(Stored data)
- - - - -
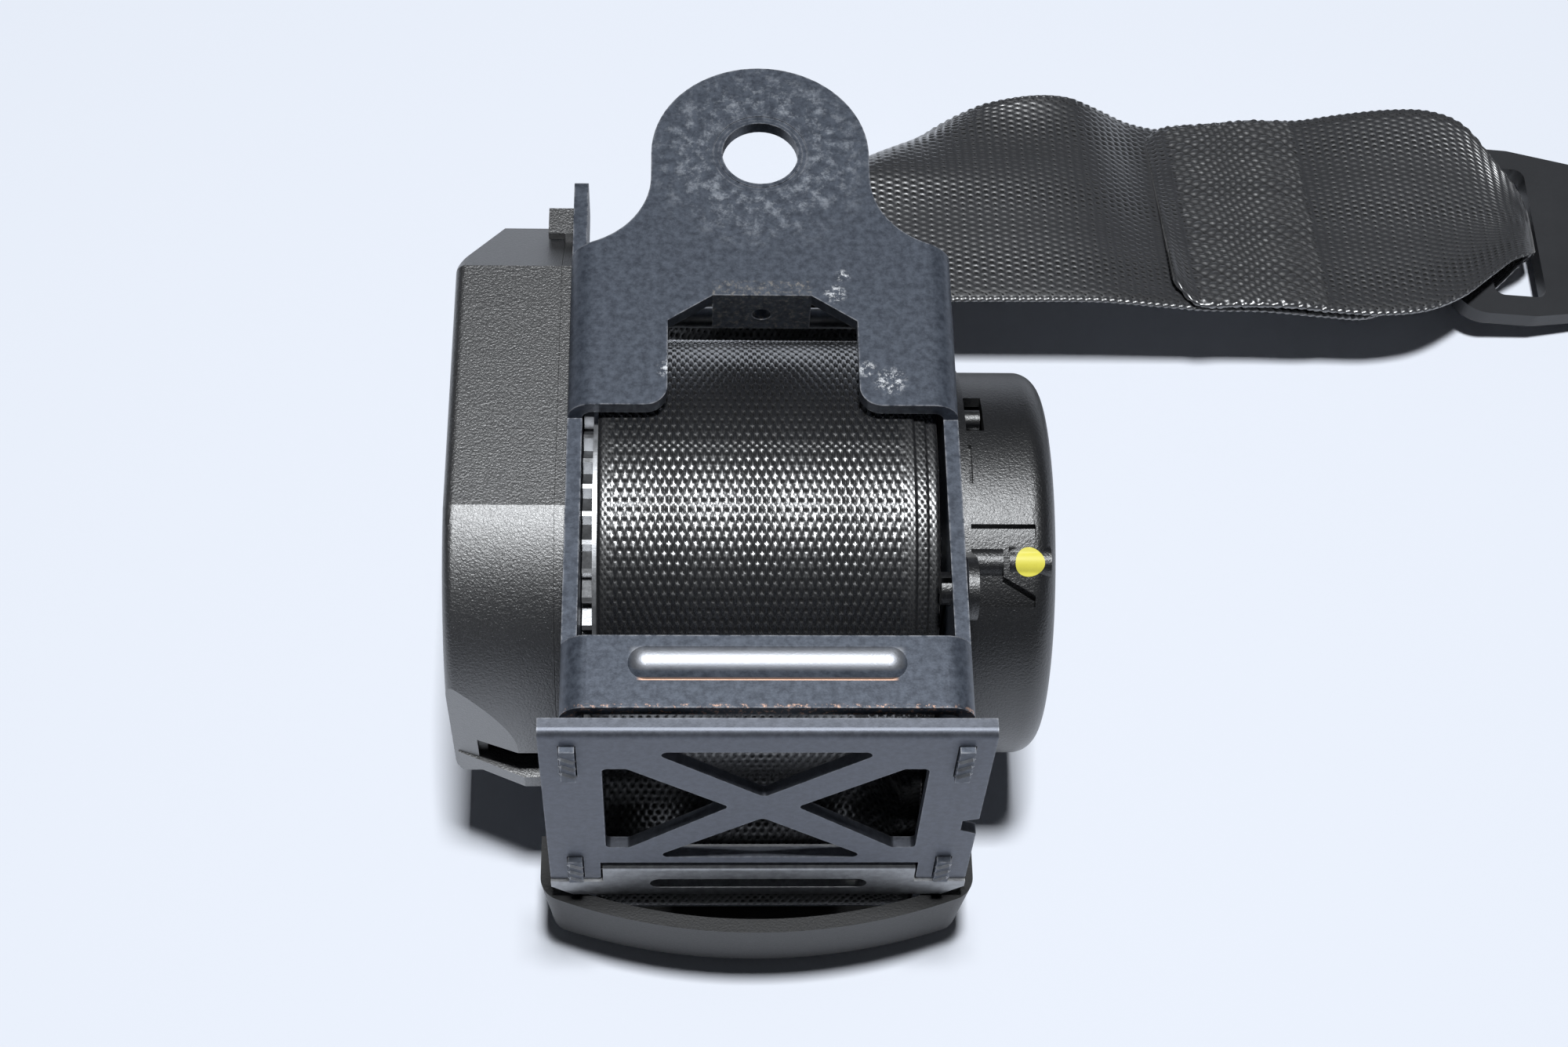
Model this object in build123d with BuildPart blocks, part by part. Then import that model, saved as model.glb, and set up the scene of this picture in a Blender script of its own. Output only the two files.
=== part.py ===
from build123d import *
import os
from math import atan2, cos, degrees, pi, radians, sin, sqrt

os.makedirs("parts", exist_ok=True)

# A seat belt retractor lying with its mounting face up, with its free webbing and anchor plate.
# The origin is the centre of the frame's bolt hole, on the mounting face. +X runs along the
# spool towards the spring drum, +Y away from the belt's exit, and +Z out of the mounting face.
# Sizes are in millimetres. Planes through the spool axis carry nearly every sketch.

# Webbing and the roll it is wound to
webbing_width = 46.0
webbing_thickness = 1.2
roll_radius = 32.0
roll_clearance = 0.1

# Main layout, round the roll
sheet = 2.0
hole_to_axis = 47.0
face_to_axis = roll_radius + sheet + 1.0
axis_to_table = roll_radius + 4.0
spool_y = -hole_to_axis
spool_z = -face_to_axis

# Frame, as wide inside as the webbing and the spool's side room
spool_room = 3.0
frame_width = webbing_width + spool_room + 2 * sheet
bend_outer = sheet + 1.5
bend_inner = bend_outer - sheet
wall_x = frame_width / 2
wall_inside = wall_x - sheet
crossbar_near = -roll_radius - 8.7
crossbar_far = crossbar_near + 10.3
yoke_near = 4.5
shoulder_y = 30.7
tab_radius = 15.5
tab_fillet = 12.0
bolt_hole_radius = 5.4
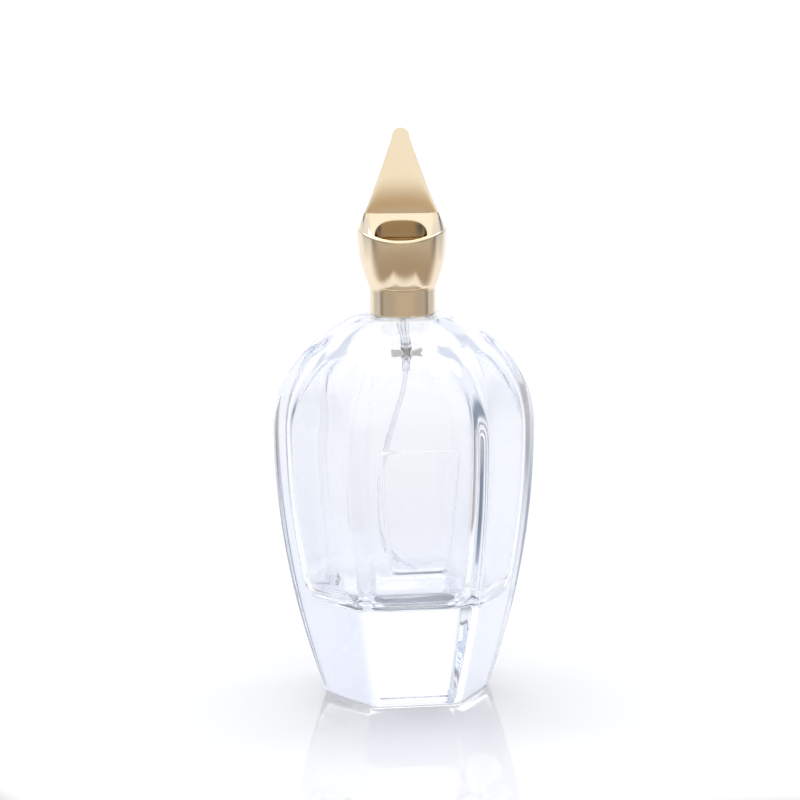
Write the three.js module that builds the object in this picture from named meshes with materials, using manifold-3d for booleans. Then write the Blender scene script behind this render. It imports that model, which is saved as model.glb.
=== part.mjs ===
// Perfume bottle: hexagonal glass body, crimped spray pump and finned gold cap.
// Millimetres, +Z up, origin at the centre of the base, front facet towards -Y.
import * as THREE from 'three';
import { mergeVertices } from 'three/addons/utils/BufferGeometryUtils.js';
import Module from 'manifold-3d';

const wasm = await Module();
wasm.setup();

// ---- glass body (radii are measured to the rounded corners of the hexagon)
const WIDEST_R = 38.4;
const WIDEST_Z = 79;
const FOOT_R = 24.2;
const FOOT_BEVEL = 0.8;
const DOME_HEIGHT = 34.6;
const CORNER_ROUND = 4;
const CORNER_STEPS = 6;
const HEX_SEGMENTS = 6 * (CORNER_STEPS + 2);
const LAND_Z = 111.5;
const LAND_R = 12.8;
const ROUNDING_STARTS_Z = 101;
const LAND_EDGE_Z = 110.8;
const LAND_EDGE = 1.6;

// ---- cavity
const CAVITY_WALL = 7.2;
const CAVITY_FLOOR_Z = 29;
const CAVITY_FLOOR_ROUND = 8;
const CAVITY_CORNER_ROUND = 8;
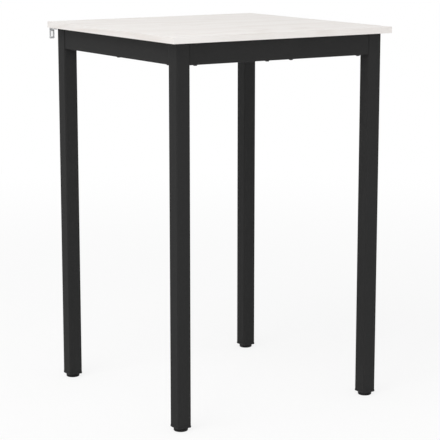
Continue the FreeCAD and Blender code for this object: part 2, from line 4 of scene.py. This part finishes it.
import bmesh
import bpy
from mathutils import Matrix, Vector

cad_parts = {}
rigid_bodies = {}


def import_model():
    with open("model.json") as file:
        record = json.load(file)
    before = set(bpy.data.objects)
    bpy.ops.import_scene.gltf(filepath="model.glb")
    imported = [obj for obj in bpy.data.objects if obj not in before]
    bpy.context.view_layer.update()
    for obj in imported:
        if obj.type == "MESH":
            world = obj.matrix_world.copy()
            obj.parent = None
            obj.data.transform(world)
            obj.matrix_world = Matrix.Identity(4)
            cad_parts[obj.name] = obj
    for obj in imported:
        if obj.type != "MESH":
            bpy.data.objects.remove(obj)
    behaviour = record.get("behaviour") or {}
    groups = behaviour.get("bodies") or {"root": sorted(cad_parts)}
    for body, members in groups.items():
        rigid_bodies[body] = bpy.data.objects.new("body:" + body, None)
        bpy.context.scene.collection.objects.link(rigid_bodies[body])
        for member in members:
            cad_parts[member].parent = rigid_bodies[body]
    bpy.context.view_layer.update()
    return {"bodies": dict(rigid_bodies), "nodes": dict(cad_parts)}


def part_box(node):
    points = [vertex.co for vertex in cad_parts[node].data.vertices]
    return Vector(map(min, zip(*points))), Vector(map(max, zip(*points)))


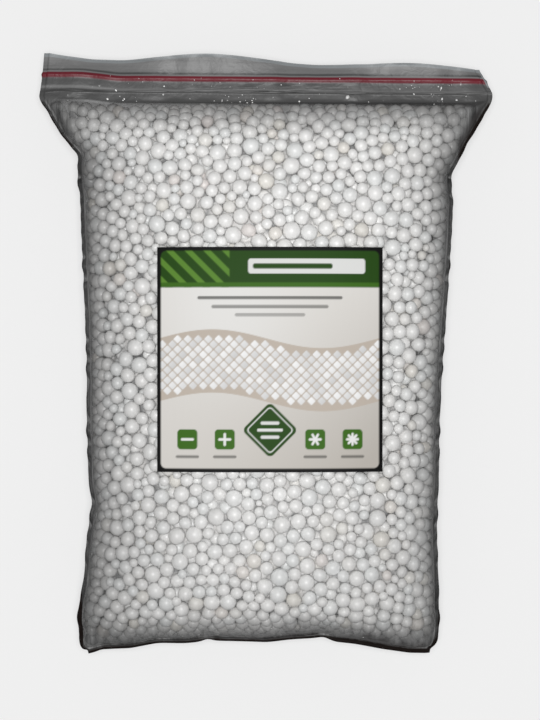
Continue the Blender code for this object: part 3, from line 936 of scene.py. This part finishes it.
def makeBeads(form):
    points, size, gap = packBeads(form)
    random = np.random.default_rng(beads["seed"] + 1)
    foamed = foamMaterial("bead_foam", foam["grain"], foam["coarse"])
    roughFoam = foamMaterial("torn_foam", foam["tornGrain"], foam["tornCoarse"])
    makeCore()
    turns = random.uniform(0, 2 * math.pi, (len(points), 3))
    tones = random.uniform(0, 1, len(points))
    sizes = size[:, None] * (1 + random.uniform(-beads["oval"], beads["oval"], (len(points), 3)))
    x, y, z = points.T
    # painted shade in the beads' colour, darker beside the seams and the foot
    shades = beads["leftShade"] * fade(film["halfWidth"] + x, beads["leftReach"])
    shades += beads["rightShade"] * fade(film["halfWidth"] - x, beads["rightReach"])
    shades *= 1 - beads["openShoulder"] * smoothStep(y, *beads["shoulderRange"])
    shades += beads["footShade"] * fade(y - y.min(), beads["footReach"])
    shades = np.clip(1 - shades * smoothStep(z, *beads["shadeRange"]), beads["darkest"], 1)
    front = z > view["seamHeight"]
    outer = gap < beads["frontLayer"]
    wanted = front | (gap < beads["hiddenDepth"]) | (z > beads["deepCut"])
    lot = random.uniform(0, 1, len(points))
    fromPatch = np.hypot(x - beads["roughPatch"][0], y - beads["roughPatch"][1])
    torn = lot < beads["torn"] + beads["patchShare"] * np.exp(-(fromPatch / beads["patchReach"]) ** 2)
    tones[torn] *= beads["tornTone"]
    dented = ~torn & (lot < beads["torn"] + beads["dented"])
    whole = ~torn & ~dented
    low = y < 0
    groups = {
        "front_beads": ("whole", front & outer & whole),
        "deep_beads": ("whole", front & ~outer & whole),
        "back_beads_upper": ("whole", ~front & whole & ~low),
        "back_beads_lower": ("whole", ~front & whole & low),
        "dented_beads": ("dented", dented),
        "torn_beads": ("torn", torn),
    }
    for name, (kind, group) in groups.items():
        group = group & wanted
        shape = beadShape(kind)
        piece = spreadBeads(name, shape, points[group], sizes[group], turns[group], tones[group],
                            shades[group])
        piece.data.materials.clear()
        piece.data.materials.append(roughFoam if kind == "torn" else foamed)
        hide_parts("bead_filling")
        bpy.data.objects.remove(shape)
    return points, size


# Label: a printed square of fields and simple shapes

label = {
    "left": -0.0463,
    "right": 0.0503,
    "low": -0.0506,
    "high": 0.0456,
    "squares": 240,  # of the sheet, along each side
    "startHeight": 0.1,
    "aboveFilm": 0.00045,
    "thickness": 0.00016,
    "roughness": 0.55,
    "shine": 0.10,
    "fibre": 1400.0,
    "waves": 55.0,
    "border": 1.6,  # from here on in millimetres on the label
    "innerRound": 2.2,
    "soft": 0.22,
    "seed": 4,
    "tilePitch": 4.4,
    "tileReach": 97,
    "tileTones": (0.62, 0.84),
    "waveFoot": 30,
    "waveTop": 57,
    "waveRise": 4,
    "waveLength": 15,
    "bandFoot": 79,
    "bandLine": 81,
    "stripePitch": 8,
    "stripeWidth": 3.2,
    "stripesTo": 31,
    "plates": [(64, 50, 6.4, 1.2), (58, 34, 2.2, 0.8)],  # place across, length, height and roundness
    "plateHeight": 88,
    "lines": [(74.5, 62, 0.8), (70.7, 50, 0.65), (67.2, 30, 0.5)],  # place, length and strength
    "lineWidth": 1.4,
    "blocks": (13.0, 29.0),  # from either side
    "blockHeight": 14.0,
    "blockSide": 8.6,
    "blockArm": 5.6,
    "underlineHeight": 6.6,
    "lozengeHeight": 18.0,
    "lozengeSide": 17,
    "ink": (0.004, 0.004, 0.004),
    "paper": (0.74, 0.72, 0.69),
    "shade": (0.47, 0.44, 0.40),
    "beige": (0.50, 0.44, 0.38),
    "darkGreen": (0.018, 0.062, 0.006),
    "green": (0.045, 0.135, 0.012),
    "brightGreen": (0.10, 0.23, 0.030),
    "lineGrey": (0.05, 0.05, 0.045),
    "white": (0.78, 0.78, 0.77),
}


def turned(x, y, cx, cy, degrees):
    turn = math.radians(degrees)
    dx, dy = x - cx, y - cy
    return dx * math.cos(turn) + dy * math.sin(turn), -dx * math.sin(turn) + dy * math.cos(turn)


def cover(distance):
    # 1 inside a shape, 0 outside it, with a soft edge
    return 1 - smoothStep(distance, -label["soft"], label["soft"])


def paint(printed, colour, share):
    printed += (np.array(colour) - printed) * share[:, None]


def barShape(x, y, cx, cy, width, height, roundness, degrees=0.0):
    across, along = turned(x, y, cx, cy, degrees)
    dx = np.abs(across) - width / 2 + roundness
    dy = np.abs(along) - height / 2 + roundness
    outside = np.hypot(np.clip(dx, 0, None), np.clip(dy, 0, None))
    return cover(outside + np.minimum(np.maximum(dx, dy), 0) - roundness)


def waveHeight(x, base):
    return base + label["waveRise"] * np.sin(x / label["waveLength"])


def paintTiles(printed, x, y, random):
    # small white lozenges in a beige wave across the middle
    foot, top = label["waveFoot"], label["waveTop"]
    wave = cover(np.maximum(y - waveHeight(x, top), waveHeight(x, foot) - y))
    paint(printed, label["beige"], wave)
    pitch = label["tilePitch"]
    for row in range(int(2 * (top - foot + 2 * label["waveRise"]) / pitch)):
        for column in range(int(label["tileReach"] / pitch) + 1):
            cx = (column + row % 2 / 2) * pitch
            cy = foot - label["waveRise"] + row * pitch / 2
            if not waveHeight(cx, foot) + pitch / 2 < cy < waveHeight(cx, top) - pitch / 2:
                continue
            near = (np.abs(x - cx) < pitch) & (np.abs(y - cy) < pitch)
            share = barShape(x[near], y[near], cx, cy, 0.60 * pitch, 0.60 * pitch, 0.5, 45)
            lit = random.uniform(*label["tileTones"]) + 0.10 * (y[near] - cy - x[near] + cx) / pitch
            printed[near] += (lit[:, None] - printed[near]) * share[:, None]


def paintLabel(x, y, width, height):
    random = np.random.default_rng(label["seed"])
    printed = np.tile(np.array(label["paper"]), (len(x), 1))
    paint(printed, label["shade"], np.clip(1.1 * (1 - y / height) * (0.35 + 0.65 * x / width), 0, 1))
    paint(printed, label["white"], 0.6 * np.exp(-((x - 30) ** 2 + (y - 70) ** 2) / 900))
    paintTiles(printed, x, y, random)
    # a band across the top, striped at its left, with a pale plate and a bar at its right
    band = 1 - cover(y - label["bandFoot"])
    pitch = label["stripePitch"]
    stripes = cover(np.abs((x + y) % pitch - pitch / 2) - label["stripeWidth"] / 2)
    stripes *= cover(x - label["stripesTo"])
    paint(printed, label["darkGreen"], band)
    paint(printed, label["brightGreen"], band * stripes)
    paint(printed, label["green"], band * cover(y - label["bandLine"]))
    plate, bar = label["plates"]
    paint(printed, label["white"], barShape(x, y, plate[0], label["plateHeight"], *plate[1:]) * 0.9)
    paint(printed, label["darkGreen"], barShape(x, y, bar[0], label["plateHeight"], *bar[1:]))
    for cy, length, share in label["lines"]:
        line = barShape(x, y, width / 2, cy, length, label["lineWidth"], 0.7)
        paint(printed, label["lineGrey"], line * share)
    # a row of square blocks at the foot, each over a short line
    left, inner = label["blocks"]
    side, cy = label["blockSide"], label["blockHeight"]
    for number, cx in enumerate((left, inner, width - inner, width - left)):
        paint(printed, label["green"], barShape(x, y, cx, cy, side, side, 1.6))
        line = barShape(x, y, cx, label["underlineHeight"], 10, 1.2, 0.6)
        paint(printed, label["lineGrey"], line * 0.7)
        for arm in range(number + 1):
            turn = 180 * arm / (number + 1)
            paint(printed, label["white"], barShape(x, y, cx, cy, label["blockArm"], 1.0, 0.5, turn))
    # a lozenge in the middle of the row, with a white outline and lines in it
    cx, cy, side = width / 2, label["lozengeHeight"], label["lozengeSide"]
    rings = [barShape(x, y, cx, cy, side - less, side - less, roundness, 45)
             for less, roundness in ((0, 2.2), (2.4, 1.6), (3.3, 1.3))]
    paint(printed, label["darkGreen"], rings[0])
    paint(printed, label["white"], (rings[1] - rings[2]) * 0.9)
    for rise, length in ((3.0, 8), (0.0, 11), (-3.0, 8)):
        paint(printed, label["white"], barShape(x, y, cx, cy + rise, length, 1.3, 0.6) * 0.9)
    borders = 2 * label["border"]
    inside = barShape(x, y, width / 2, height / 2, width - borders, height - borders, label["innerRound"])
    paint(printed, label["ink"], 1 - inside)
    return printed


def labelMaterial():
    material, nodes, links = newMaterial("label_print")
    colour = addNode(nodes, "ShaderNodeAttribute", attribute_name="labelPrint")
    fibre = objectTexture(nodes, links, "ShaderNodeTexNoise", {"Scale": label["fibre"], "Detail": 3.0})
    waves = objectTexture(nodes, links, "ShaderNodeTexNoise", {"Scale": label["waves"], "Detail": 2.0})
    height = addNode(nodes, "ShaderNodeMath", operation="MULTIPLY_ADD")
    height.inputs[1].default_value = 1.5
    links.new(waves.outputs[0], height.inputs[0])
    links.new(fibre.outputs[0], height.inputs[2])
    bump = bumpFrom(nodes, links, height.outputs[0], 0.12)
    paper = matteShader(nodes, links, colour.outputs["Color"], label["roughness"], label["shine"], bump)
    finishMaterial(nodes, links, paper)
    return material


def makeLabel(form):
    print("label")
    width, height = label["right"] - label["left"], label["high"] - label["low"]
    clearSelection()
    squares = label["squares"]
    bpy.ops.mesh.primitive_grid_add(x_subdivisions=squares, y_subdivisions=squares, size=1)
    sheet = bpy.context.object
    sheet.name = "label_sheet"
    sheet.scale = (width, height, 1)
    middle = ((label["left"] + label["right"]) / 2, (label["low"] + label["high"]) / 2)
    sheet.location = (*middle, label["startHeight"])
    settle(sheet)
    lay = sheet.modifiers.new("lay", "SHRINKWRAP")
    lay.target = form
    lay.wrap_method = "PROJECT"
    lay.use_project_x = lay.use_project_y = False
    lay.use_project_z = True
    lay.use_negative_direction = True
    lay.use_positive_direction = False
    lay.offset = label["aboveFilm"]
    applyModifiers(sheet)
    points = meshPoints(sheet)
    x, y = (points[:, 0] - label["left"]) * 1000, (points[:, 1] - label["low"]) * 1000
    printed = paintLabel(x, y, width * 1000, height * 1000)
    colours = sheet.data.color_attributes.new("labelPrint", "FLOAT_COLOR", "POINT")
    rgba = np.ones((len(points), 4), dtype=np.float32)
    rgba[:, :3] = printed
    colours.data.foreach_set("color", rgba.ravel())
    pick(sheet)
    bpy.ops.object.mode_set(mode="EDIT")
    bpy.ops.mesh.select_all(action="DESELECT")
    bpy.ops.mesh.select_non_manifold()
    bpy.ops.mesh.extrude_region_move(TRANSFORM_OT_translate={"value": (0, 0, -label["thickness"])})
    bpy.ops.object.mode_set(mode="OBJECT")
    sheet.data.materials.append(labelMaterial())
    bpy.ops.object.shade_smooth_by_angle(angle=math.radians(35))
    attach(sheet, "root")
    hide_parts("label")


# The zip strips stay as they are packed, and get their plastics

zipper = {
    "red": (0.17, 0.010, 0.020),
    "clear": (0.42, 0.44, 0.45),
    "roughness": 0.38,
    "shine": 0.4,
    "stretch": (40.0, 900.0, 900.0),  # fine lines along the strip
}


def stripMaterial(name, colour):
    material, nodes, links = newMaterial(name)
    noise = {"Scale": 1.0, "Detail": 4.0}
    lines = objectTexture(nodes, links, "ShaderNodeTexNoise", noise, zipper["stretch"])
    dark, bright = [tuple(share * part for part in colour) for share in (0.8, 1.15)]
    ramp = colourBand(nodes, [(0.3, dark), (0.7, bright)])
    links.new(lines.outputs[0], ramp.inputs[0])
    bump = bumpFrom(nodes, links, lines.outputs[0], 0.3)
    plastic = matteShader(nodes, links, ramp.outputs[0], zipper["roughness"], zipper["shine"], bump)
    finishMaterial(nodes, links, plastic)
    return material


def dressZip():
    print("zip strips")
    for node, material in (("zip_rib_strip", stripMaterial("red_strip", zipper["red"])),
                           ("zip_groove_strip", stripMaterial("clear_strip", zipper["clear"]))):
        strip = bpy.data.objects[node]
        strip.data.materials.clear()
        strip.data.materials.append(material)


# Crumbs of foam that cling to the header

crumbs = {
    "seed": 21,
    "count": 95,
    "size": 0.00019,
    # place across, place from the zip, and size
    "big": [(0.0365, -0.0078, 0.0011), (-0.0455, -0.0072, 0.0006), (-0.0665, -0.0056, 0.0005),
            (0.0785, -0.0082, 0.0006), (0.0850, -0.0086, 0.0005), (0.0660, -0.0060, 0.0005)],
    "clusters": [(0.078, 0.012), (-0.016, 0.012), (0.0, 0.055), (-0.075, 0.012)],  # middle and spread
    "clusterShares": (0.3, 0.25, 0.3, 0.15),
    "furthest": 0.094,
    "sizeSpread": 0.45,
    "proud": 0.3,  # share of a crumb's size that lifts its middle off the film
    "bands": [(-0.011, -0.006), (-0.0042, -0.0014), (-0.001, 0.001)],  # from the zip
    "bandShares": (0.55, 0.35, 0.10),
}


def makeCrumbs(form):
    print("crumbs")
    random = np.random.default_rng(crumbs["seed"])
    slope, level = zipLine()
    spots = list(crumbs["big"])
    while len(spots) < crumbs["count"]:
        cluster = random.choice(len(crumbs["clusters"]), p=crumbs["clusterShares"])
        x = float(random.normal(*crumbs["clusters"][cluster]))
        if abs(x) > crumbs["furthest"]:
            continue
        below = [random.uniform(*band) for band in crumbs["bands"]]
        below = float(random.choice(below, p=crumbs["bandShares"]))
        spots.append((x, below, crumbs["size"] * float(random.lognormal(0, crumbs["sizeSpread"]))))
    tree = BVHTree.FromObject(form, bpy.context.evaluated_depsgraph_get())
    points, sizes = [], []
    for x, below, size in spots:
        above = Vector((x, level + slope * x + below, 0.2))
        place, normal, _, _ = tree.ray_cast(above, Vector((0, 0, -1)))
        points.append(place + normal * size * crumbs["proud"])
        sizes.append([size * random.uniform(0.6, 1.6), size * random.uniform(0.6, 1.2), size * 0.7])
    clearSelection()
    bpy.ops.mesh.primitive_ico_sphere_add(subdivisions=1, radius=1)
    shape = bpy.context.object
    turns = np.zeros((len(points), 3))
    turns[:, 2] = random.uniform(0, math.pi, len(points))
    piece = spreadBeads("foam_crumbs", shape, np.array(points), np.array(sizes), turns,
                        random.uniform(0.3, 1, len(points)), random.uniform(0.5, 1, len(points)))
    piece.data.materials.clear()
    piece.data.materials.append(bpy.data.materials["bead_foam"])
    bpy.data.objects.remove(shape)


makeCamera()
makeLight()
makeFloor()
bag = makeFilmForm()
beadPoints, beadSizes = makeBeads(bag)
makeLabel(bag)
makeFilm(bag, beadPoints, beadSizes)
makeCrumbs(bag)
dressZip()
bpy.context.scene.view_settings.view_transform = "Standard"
- - - - -
- **Objective**
Look through the material above and pick out each line holding the word "code".

- **Result for this task**
Continue the FreeCAD and Blender code for this object: part 2, from line 4 of scene.py. This part finishes it.
Continue the Blender code for this object: part 3, from line 936 of scene.py. This part finishes it.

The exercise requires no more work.